I hated it. Tried to fix it with other shades, nothing worked. Total fail.
Exhibit A:








You can't really sand off dye so into the planer it went.....and this is what came out. I still hate the purple, but I love the wood.















I don't know whether to love it or hate it. Opinions welcome, poll to follow, honesty very much appreciated.


----------



## Steadfastly (Nov 14, 2008)

I would keep planing it and see what you get. I agree, it does look awful.


----------



## NtR Studios (Feb 28, 2008)

I think it looks kinda cool. It definitel makes a conversation piece.


----------



## Guest (Sep 28, 2015)

I agree that it looks kinda' cool.
You could always flush it?


----------



## Mooh (Mar 7, 2007)

I like it.

Peace, Mooh.


----------



## JBFairthorne (Oct 11, 2014)

Hideous...but that doesn't mean that there isn't someone out there that will think it's the coolest, most unique thing in the world.


----------



## keto (May 23, 2006)

Yeah, I want to love it and I usually like the oddball stuff with lots of grain....but I'm not digging this one, I'm afraid.


----------



## rollingdam (May 11, 2006)

Put it up for sale and see what happens


----------



## greco (Jul 15, 2007)

rollingdam said:


> Put it up for sale and see what happens


I agree !! 

You have the pics and (possibly) all the information needed to transfer to a new FS thread. 

Cheers

Dave


----------



## ed2000 (Feb 16, 2007)

With a high gloss finish the colours might just pop, give it depth and it will be unique.


----------



## johnnyshaka (Nov 2, 2014)

Different strokes for different folks...I'm sure you could find a buyer out there.

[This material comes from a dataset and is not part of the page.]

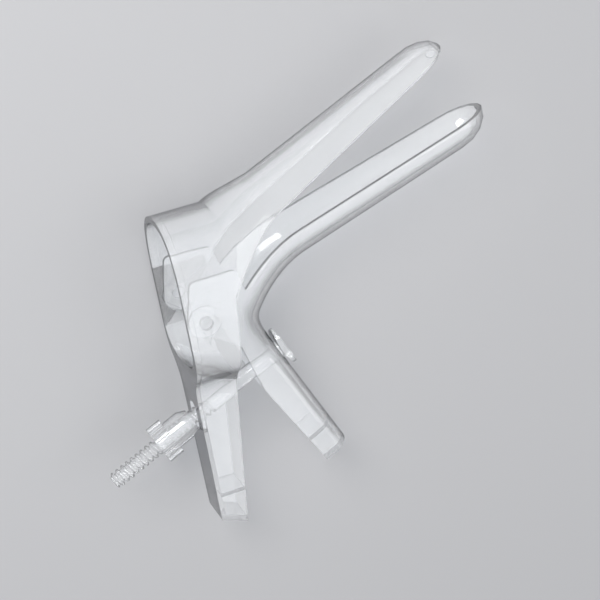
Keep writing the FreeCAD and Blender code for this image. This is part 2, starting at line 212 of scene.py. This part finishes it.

For the record, burning is never the answer.


----------



## Lincoln (Jun 2, 2008)

johnnyshaka said:


> Different strokes for different folks...I'm sure you could find a buyer out there.
> 
> For the record, burning is never the answer.


nah, I wouldn't burn it. I'll just paint it black. 

It's like that girl you see with way too many tats and piercing....... both interesting and offensive at the same time. Maybe it's the kind of guitar you only play in the dark.


----------



## Macki (Jun 14, 2010)

Its kinda cool - would be interesting to see how it would look with a clearcoat.


----------



## aC2rs (Jul 9, 2007)

I say finish it. I think it looks cool.

But I voted _Burn It_ just because it's an option.


----------



## Adcandour (Apr 21, 2013)

I agree with those who say give it a clear coat and see what happens. Also, with the right pickguard and hardware, you could produce something desirable.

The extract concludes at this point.